Ordinary headsets do not take bone conduction into account and only perceive the talkers' airborne sound via the microphone when speaking hands-free - and unfortunately, any sound that exists around them: background noise such as street noise, wind and rain, and, above all, other talkers. Especially in noise-sensitive environments, the bone-sound transmission offers a lot of potential to improve the quality of hands-free listening in in-ear headsets. Manufacturers exploit this potential with special, usually piezoelectric microphones (bone conduction sensors) - but they squander a lot of it because they either have not taken bone conduction into account in testing so far and therefore do not optimize their products accordingly or because they conduct non-standardized tests with results that may not be very reliable.

Holistic testing

This is where HEAD acoustics comes in: We enable fully comprehensive testing of headsets with bone conduction sensors. For this purpose, we use our artificial head HMS II.3 LN HEC in the ViBRIDGE version and excite the parts of our artificial ears HEL/HER 4.4 that correspond to the bones of the human head, with a vibration generator (actuator), just like a human's voice would do. This probably doesn't sound overly complicated at first. But if you genuinely want to do it right - and that is always our standard - it is a considerable challenge to generate such a realistic bone conduction signal and transmit it to the bone conduction sensors of in-ear headsets via suitable components of the artificial ear.

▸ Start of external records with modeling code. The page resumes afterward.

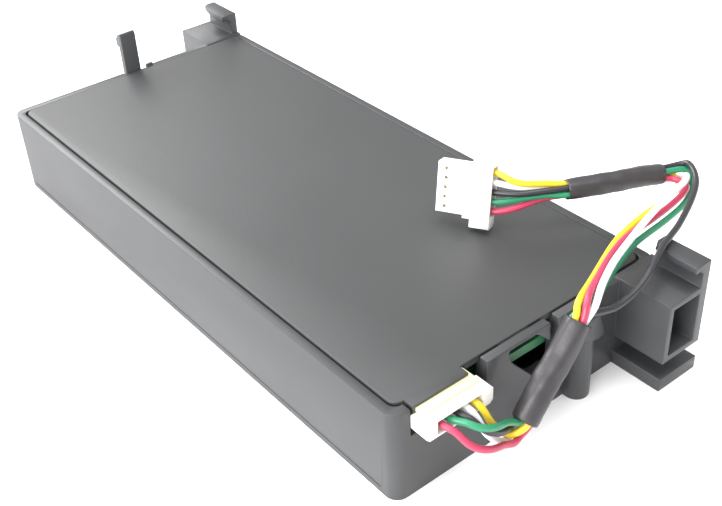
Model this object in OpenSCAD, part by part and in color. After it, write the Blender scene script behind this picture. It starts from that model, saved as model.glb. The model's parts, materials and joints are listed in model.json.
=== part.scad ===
// Battery module for a server RAID card: a flat moulded tray with a snap-in lid, a lithium-ion
// cell and a small circuit board inside, rail hooks at both ends, and a short five-wire harness
// plugged into the near end. Millimetres. X runs across, Y along the body, Z up. The origin is
// the centre of the tray's flat bottom, and the near end is at -Y.

/* [Body] */
// Length of the tray between its two end walls' outer faces
body_l = 110.4; // [104:0.2:116]
// Width of the tray
body_w = 51; // [50:0.5:54]
// Height of the tray's rim
rim_h = 15.4; // [15.4:0.1:16.4]
// Radius of the tray's upright corners
corner_r = 2; // [1:0.25:3]
// Thickness of the walls below the lid
wall_t = 2.2; // [1.8:0.1:2.4]
// Thickness of the rim beside the lid
rim_t = 1.4; // [1.2:0.1:1.6]
// Thickness of the floor
floor_t = 1.6; // [1.2:0.1:1.8]
// Thickness of the lid
lid_t = 1.2; // [1:0.1:1.4]
// Gap between the lid's edge and the rim
lid_gap = 0.3; // [0.2:0.05:0.4]

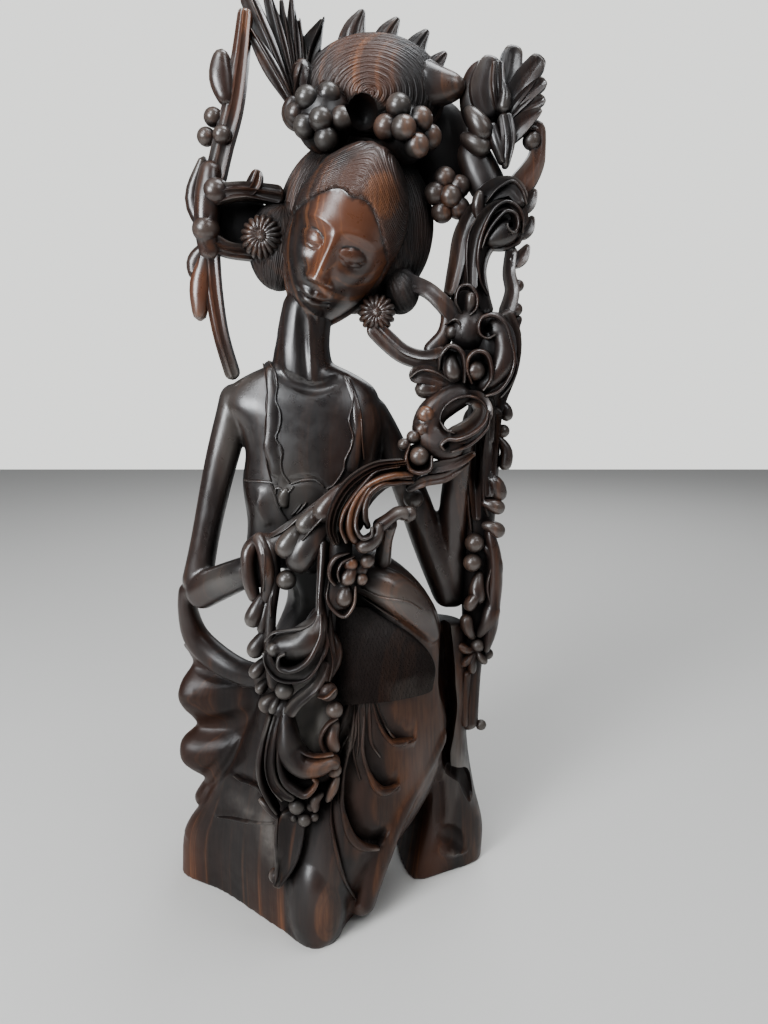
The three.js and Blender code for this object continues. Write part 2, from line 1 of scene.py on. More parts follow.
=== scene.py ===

How much bone conduction do you want?

The main problem was that, until recently, no one knew which frequency components of the voice arrive at the inner ear - where the structure-borne sound transducers are located - and at what volume. To get to the bottom of this question, we performed a whole series of measurements with human talkers and used in-ear headset replicas with bone conduction sensors to measure how bone conduction "sounds." From the results of these extensive tests, we could deduce that the transmission of structure-borne sound does not differ significantly between women and men. However, male voices are better suited for our purposes since women have a higher fundamental voice frequency. Thus the transmission of structure-borne sound is not measurable in the low-frequency transmission range.

The measurements allowed us to get a good overview of the individual differences between the talkers. From the results of this scatter analysis, we derived mean transfer functions that serve as the basis for a more realistic simulation of structure-borne sound in customized lab tests. In other words, we recreate a structure-borne sound signal that corresponds for the first time to the results of the measurements from our tests. We generate this with the help of the actuator mentioned above in the artificial ear of the HMS II.3 LN-HEC artificial head parallel with the voice signal component transmitted through the air, generated by our fullband-capable artificial mouth with a two-way loudspeaker.

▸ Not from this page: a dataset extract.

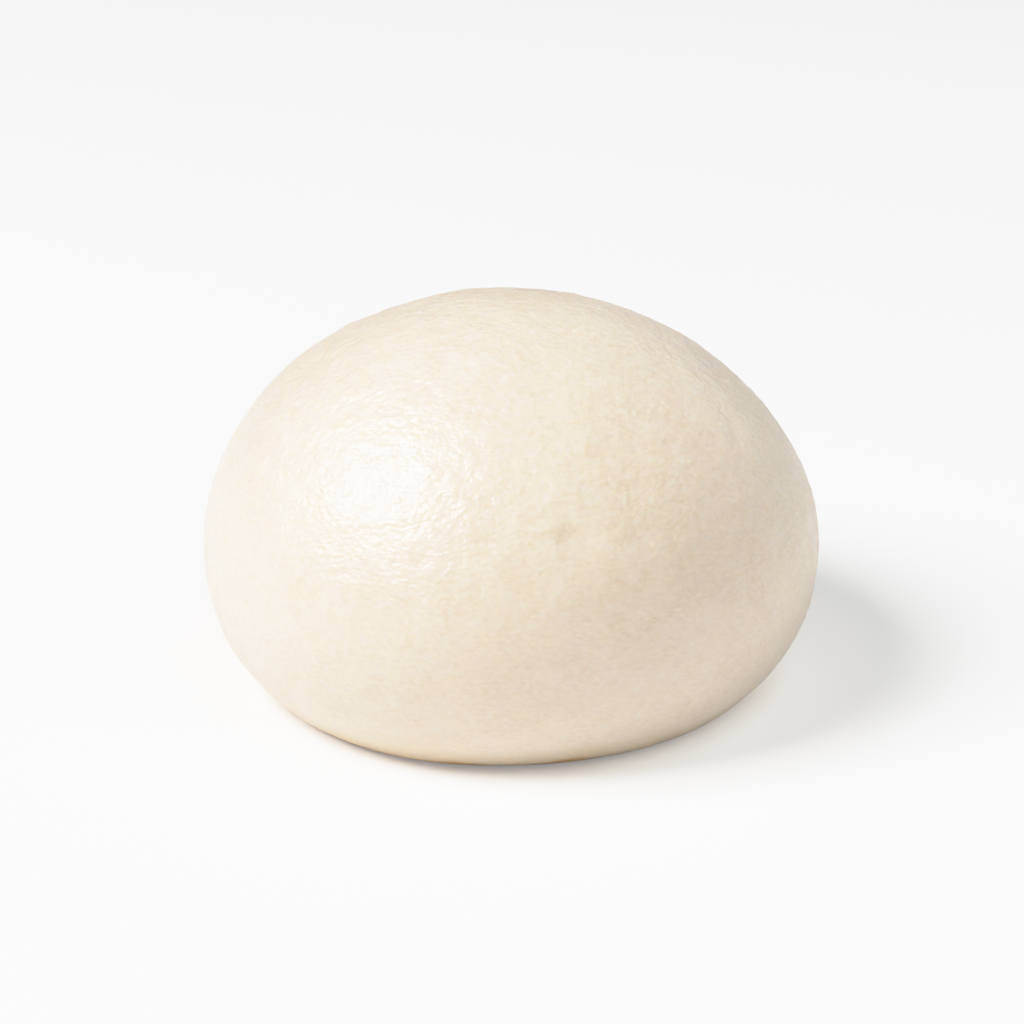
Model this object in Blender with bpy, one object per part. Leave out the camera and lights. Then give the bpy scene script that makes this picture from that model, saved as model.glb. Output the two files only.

We ensure that the signals we generate are within the range of the structure-borne sound transmission in humans. Comparing the measurement results from the tests with human talkers and the simulations with ViBRIDGE shows a clear correlation: Our simulation results match the actual human results. This means: With HEAD acoustics ViBRIDGE, headset manufacturers can test their headsets with structure-borne sound sensors holistically, correctly, and reliably by simulating bone conduction in the laboratory.

 

Why headset manufacturers need to consider bone conduction

Better separation of the voice from noise or competing talkers provides the perfect basis for optimal noise cancellation and fundamentally improves speech quality in noisy environments. But that's not all: Sophisticated technologies such as echo cancellation and other signal processing in headsets also benefit from perfect voice detection - the transmission of the voice's bone-sound component results in a speech signal that has already been ideally denoised in advance.

Here we show an example of the possibility of suppressing noise better with the help of structure-borne sound signals. Imagine you move from a quiet room into a canteen during a telephone call. The background noise situation changes abruptly. We can easily simulate this change in the lab by introducing the corresponding background noise via a background noise simulation system such as 3PASS lab or 3PASS flex after the start of speech playback via the artificial head's mouth (Fig. 1).

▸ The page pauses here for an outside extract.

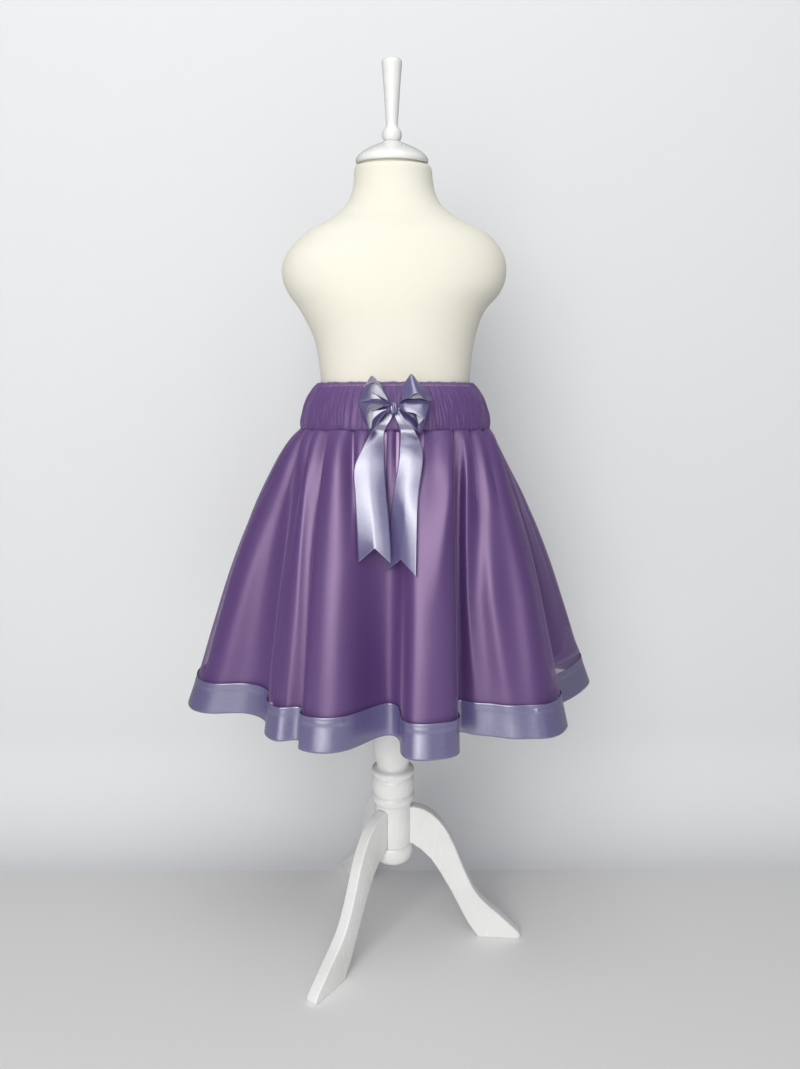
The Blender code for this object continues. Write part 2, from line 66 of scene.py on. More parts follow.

Figure 1: Test sequence for testing the efficiency of a noise canceller with background noise

The noise canceller of the headset microphone suddenly has to cope with a completely different background noise situation and should still suppress the background noise as effectively as possible while maintaining the speech signal quality as well as possible. This is precisely where the bone conduction sensor helps enormously: The comparison of the bone conduction signal with the airborne sound captured by the microphone separates the user's speech from the background noise and thus improves the adaptation of the noise suppression. During each slight pause in speech, the noise canceller can "estimate" the background noise and generate the "anti-sound" (a sound excitation in phase opposition to the noise) more precisely. The result is a measurably faster and improved adaptation to the background noise: Figure 2 shows the measured power density spectrum of the background noise for a headset with and without simulation of structure-borne sound by the artificial head. It can be seen that a reduction of the background noise by between 8 and 28 dB is possible when simulating the structure-borne sound excitation over the entire frequency range. This considerable improvement is only possible by using the structure-borne sound signal.

 

Fig.2: The power density spectra of the transmitted noise with and without structure-borne sound simulation

What do you need?

As you can see, structure-borne sound simulation is crucial when testing the relevant headsets. Only with a standardized, complementary simulation of the airborne and structure-borne sound components generated by the human voice is it possible to evaluate and optimize headsets in various conversational situations in an objectively reproducible and holistic manner. HEAD acoustics offers a complete all-in-one solution for testing, optimizing, and validating appropriate headsets.

For the simulations, in addition to the artificial head HMS II.3 ViBRIDGE and the artificial ears HEL/HER 4.4 ViBRIDGE, we use our software for automated background noise simulation, 3PASS lab in interaction with labCORE, the modular hardware platform for speech quality and audio quality tests, and the measurement and analysis software ACQUA to control the entire test procedure.

 

Better speech recognition

In the future, an improvement of speech recognition by bone conduction simulation in combination with the speech recognition test software VoCAS can be envisaged. However, this requires systematic investigations to define noise-reduction strategies in speech recognition.